● **Exercise task**
Repeat exactly the lines from the one containing "barrel_housing();" through the one containing "bpy.context.scene.camera = camera", both lines included, please, without any other lines.

● **Material provided**
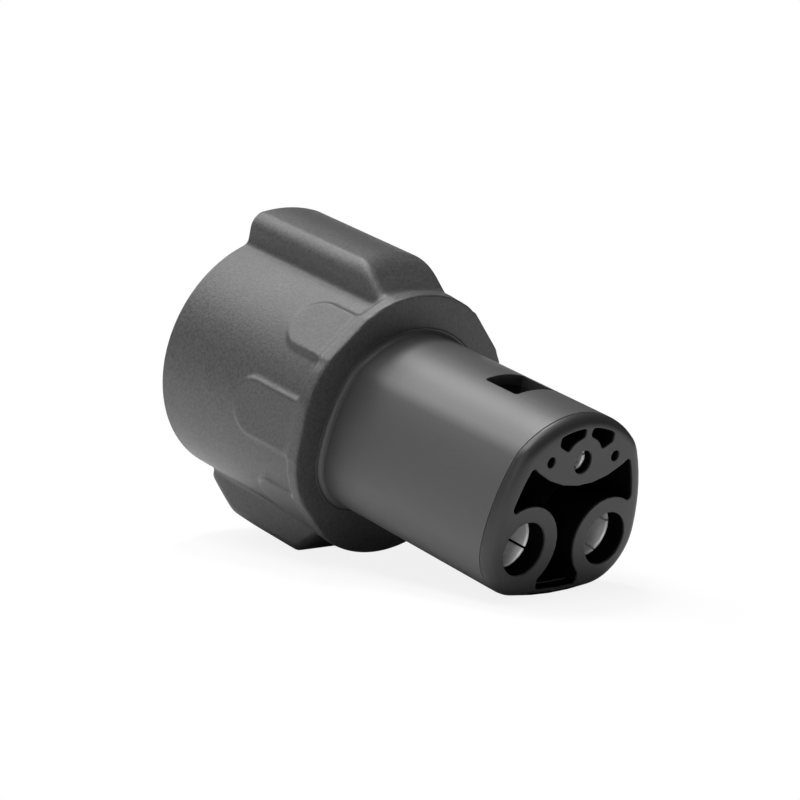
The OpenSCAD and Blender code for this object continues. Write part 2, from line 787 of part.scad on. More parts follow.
// Through holes for the fixing screws between two places
module screw_holes(from, to) {
    for (a = screw_dirs)
        rotate(a)
            translate([screw_at, 0, from])
                cylinder(h = to - from, r = screw_r + screw_gap, $fn = 32);
}

// Carrier ring: holds the plate off the sleeve's base, with the links inside it and the seal's groove outside
module carrier_ring() {
    color(dark_plastic)
        lay()
            difference() {
                translate([0, 0, link_seat])
                    cylinder(h = base_back - link_seat, r = carrier_r);
                nose_block(-sleeve_wall, link_seat - 1, base_back + 1);
                screw_holes(link_seat - 1, base_back + 1);
                difference() {
                    translate([0, 0, ring_at - ring_w / 2])
                        cylinder(h = ring_w, r = carrier_r + 1);
                    translate([0, 0, ring_at - ring_w])
                        cylinder(h = 2 * ring_w, r = carrier_r - ring_depth);
                }
            }
}

// Place and radius of each pin in the socket
function socket_pins() = [[[-line_at.x, line_at.y], line_r], [line_at, line_r], [earth_at, earth_r],
                          [[-pilot_at.x, pilot_at.y], pilot_r], [pilot_at, pilot_r]];

// Seal ring in the carrier's groove
module carrier_seal() {
    inner = carrier_r - ring_depth + ring_gap;
    outer = socket_r - ring_gap;
    color(rubber)
        lay()
            rotate_extrude()
                translate([inner, ring_at - ring_w / 2 + ring_side_gap])
                    square([outer - inner, ring_w - 2 * ring_side_gap]);
}

// A socket pin: rounded tip, shank through the plate, collar on the plate, and a tail for its link
module socket_pin(at, r, tip, link_t) {
    tip_r = r * pin_tip;
    back = link_seat + pin_collar_t;
    color(silver_plate)
        lay()
            translate([at.x, at.y, 0])
                rotate_extrude($fn = 48)
                    polygon(concat([[0, tip]], arc([r - tip_r, tip + tip_r], tip_r, -90, 0, 8),
                        [[r, socket_depth], [r + pin_shoulder, socket_depth],
                         [r + pin_shoulder, link_seat], [r + pin_collar_out, link_seat],
                         [r + pin_collar_out, back], [r * pin_tail, back],
                         [r * pin_tail, back + link_t], [0, back + link_t]]));
}

module line_pin_left() {
    socket_pin([-line_at.x, line_at.y], line_r, pin_tip_at, power_link_t);
}

module line_pin_right() {
    socket_pin(line_at, line_r, pin_tip_at, power_link_t);
}

module ground_pin() {
    socket_pin(earth_at, earth_r, pin_tip_at, small_link_t);
}

module pilot_pin() {
    socket_pin([-pilot_at.x, pilot_at.y], pilot_r, pin_tip_at + pilot_tip_back, small_link_t);
}

module proximity_pin() {
    socket_pin(pilot_at, pilot_r, pin_tip_at + pilot_tip_back, small_link_t);
}

// A nose contact: split tines round a bore, a solid shank, a collar in the base and a tail for its link
module nose_socket(at, bore_r, wall, recess, tines, slit, first_slit, slit_step, tail_r, link_t) {
    r = bore_r + wall;
    shank_r = (r + tail_r) / 2;
    mouth = total_len - recess;
    lead = wall * mouth_share;
    color(silver_plate)
        lay()
            translate([at.x, at.y, 0])
                difference() {
                    rotate_extrude($fn = 64)
                        polygon([[0, link_front - link_t], [tail_r, link_front - link_t],
                                 [tail_r, link_front], [shank_r, link_front], [shank_r, contact_back],
                                 [r + collar_out, contact_back], [r + collar_out, contact_back + collar_t],
                                 [r, contact_back + collar_t], [r, mouth - lead], [r - lead, mouth],
                                 [bore_r + lead, mouth], [bore_r, mouth - lead],
                                 [bore_r, mouth - tines], [0, mouth - tines - bore_r / 2]]);
                    for (turn = [0 : slit_step : 359])
                        rotate(first_slit + turn)
                            translate([0, -slit / 2, mouth - tines + slit])
                                cube([r + 1, slit, tines]);
                    children();
                }
}

// Groove round the tines where the spring ring sits
module spring_groove(gap) {
    r = power_bore_r + power_wall;
    mid = total_len - power_recess - power_tines / 2;
    difference() {
        translate([0, 0, mid - spring_w / 2 - gap])
            cylinder(h = spring_w + 2 * gap, r = r + (gap > 0 ? 1 : 0), $fn = 64);
        translate([0, 0, mid - spring_w])
            cylinder(h = 2 * spring_w, r = r - spring_t - gap, $fn = 64);
    }
}

module power_socket(at, first_slit) {
    nose_socket(at, power_bore_r, power_wall, power_recess, power_tines, slit_w, first_slit, power_slits,
                power_tail_r, power_link_t)
        spring_groove(spring_gap);
}

module power_socket_left() {
    power_socket([-power_at.x, power_at.y], left_slit_at);
}

module power_socket_right() {
    power_socket(power_at, right_slit_at);
}

// Open spring ring that presses the tines on to the pin
module tine_spring(at) {
    color(steel)
        lay()
            translate([at.x, at.y, 0])
                difference() {
                    spring_groove(0);
                    translate([0, -spring_open / 2, recess_floor])
                        cube([power_hole_r + 1, spring_open, recess_depth]);
                }
}

module tine_spring_left() {
    tine_spring([-power_at.x, power_at.y]);
}

module tine_spring_right() {
    tine_spring(power_at);
}

module ground_socket() {
    nose_socket(ground_at, ground_bore_r, ground_wall, ground_recess, ground_tines, slit_w, ground_slit_at,
                ground_slits, ground_tail_r, small_link_t);
}

module signal_socket(at) {
    nose_socket(at, signal_bore_r, signal_wall, signal_recess, signal_tines, signal_slit_w, signal_slit_at,
                signal_slits, signal_tail_r, small_link_t);
}

module pilot_socket() {
    signal_socket([-signal_at.x, signal_at.y]);
}

module proximity_socket() {
    signal_socket(signal_at);
}

// A folded strip that joins a pin's tail to a nose contact's tail: a lug on each tail and a post between.
// The strip runs along dir; the post's far side lies at post from the pin.
module link(pin, pin_tail_r, contact, contact_tail_r, dir, post, w, t) {
    low = link_seat + pin_collar_t;
    reach = (contact - pin) * [cos(dir), sin(dir)];
    side = (contact - pin) * [-sin(dir), cos(dir)];
    color(copper)
        lay()
            difference() {
                translate([pin.x, pin.y, 0])
                    rotate(dir)
                        translate([0, side / 2, 0])
                            rotate([90, 0, 0])
                                linear_extrude(w, center = true)
                                    union() {
                                        translate([-w / 2, low])
                                            square([post + w / 2, t]);
                                        translate([post - t, low])
                                            square([t, link_front - low]);
                                        translate([min(reach - w / 2, post - t), link_front - t])
                                            square([max(reach + w / 2, post) - min(reach - w / 2, post - t), t]);
                                    }
                translate([pin.x, pin.y, low - 1])
                    cylinder(h = t + 2, r = pin_tail_r + link_gap, $fn = 48);
                translate([contact.x, contact.y, link_front - t - 1])
                    cylinder(h = t + 2, r = contact_tail_r + link_gap, $fn = 48);
            }
}

module line_link_left() {
    mirror([0, 1, 0])
        line_link_right();
}

module line_link_right() {
    link(line_at, line_r * pin_tail, power_at, power_tail_r,
         bearing(line_at, power_at), power_link_post, power_link_w, power_link_t);
}

module ground_link() {
    link(earth_at, earth_r * pin_tail, ground_at, ground_tail_r,
         90, ground_link_post, small_link_w, small_link_t);
}

module pilot_link() {
    mirror([0, 1, 0])
        proximity_link();
}

module proximity_link() {
    link(pilot_at, pilot_r * pin_tail, signal_at, signal_tail_r,
         bearing(pilot_at, signal_at), (norm(signal_at - pilot_at) + small_link_t) / 2,
         small_link_w, small_link_t);
}

// Four countersunk screws that pull the carrier and the sleeve's base together
module fixing_screws() {
    head_t = screw_head_r - screw_r;
    color(steel)
        lay()
            for (a = screw_dirs)
                rotate(a)
                    translate([screw_at, 0, socket_depth])
                        difference() {
                            union() {
                                cylinder(h = head_t, r1 = screw_head_r, r2 = screw_r, $fn = 32);
                                cylinder(h = base_back - socket_depth + screw_bite, r = screw_r, $fn = 32);
                            }
                            for (turn = [0, 90])
                                rotate(turn)
                                    translate([-cross_len / 2, -cross_w / 2, -1])
                                        cube([cross_len, cross_w, 1 + head_t * 0.8]);
                        }
}

barrel_housing();
nose_seal();
nose_sleeve();
nose_face();
contact_housing();
contact_base();
pin_carrier();
carrier_ring();
carrier_seal();
line_pin_left();
line_pin_right();
ground_pin();
pilot_pin();
proximity_pin();
power_socket_left();
power_socket_right();
tine_spring_left();
tine_spring_right();
ground_socket();
pilot_socket();
proximity_socket();
line_link_left();
line_link_right();
ground_link();
pilot_link();
proximity_link();
fixing_screws();
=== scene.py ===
import bpy
import numpy as np
from mathutils import Matrix, Vector


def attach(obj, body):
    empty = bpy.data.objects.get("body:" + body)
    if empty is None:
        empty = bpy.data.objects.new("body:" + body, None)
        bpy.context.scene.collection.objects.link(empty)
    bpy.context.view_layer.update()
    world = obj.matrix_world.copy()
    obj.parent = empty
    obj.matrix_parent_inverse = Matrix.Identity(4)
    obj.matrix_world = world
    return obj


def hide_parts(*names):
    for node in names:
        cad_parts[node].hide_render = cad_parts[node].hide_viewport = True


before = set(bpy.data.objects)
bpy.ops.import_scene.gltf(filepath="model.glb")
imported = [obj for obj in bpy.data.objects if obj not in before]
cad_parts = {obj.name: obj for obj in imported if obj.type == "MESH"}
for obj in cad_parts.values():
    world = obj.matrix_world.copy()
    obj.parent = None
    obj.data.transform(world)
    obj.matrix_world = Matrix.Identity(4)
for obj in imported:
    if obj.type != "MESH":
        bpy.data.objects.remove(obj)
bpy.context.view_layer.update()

# Camera. A long lens above the right of the nose, placed by fitting it to the rim's circle,
# the holes of the nose's face and the flange in the photograph.
lens_data = bpy.data.cameras.new("photo_camera")
lens_data.sensor_fit = "HORIZONTAL"
lens_data.sensor_width = 36.0
lens_data.lens = 119.52
lens_data.clip_start = 0.01
lens_data.clip_end = 20.0
camera = bpy.data.objects.new("photo_camera", lens_data)
bpy.context.scene.collection.objects.link(camera)
camera_right = (0.68457, 0.72840, 0.02690)
camera_up = (-0.10360, 0.06070, 0.99282)
camera_back = (0.72152, -0.68240, 0.11698)
camera_turn = Matrix((camera_right, camera_up, camera_back)).transposed().to_quaternion()
camera.matrix_world = Matrix.LocRotScale((0.38060, -0.36100, 0.09433), camera_turn, None)
bpy.context.scene.camera = camera

# The way of the adapter's own axis. It lies nose down by the angle at which the lower rib and
# the nose's lower lip both touch the floor, and every turned or moulded detail follows it.
NOSE_DOWN = np.radians(13.85905)
AXIS = np.array([np.cos(NOSE_DOWN), 0.0, -np.sin(NOSE_DOWN)])
UPWARD = np.array([np.sin(NOSE_DOWN), 0.0, np.cos(NOSE_DOWN)])
RIM_CENTRE = np.array([-0.04422755, 0.0, 0.03815445])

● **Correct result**
barrel_housing();
nose_seal();
nose_sleeve();
nose_face();
contact_housing();
contact_base();
pin_carrier();
carrier_ring();
carrier_seal();
line_pin_left();
line_pin_right();
ground_pin();
pilot_pin();
proximity_pin();
power_socket_left();
power_socket_right();
tine_spring_left();
tine_spring_right();
ground_socket();
pilot_socket();
proximity_socket();
line_link_left();
line_link_right();
ground_link();
pilot_link();
proximity_link();
fixing_screws();
=== scene.py ===
import bpy
import numpy as np
from mathutils import Matrix, Vector


def attach(obj, body):
    empty = bpy.data.objects.get("body:" + body)
    if empty is None:
        empty = bpy.data.objects.new("body:" + body, None)
        bpy.context.scene.collection.objects.link(empty)
    bpy.context.view_layer.update()
    world = obj.matrix_world.copy()
    obj.parent = empty
    obj.matrix_parent_inverse = Matrix.Identity(4)
    obj.matrix_world = world
    return obj


def hide_parts(*names):
    for node in names:
        cad_parts[node].hide_render = cad_parts[node].hide_viewport = True


before = set(bpy.data.objects)
bpy.ops.import_scene.gltf(filepath="model.glb")
imported = [obj for obj in bpy.data.objects if obj not in before]
cad_parts = {obj.name: obj for obj in imported if obj.type == "MESH"}
for obj in cad_parts.values():
    world = obj.matrix_world.copy()
    obj.parent = None
    obj.data.transform(world)
    obj.matrix_world = Matrix.Identity(4)
for obj in imported:
    if obj.type != "MESH":
        bpy.data.objects.remove(obj)
bpy.context.view_layer.update()

# Camera. A long lens above the right of the nose, placed by fitting it to the rim's circle,
# the holes of the nose's face and the flange in the photograph.
lens_data = bpy.data.cameras.new("photo_camera")
lens_data.sensor_fit = "HORIZONTAL"
lens_data.sensor_width = 36.0
lens_data.lens = 119.52
lens_data.clip_start = 0.01
lens_data.clip_end = 20.0
camera = bpy.data.objects.new("photo_camera", lens_data)
bpy.context.scene.collection.objects.link(camera)
camera_right = (0.68457, 0.72840, 0.02690)
camera_up = (-0.10360, 0.06070, 0.99282)
camera_back = (0.72152, -0.68240, 0.11698)
camera_turn = Matrix((camera_right, camera_up, camera_back)).transposed().to_quaternion()
camera.matrix_world = Matrix.LocRotScale((0.38060, -0.36100, 0.09433), camera_turn, None)
bpy.context.scene.camera = camera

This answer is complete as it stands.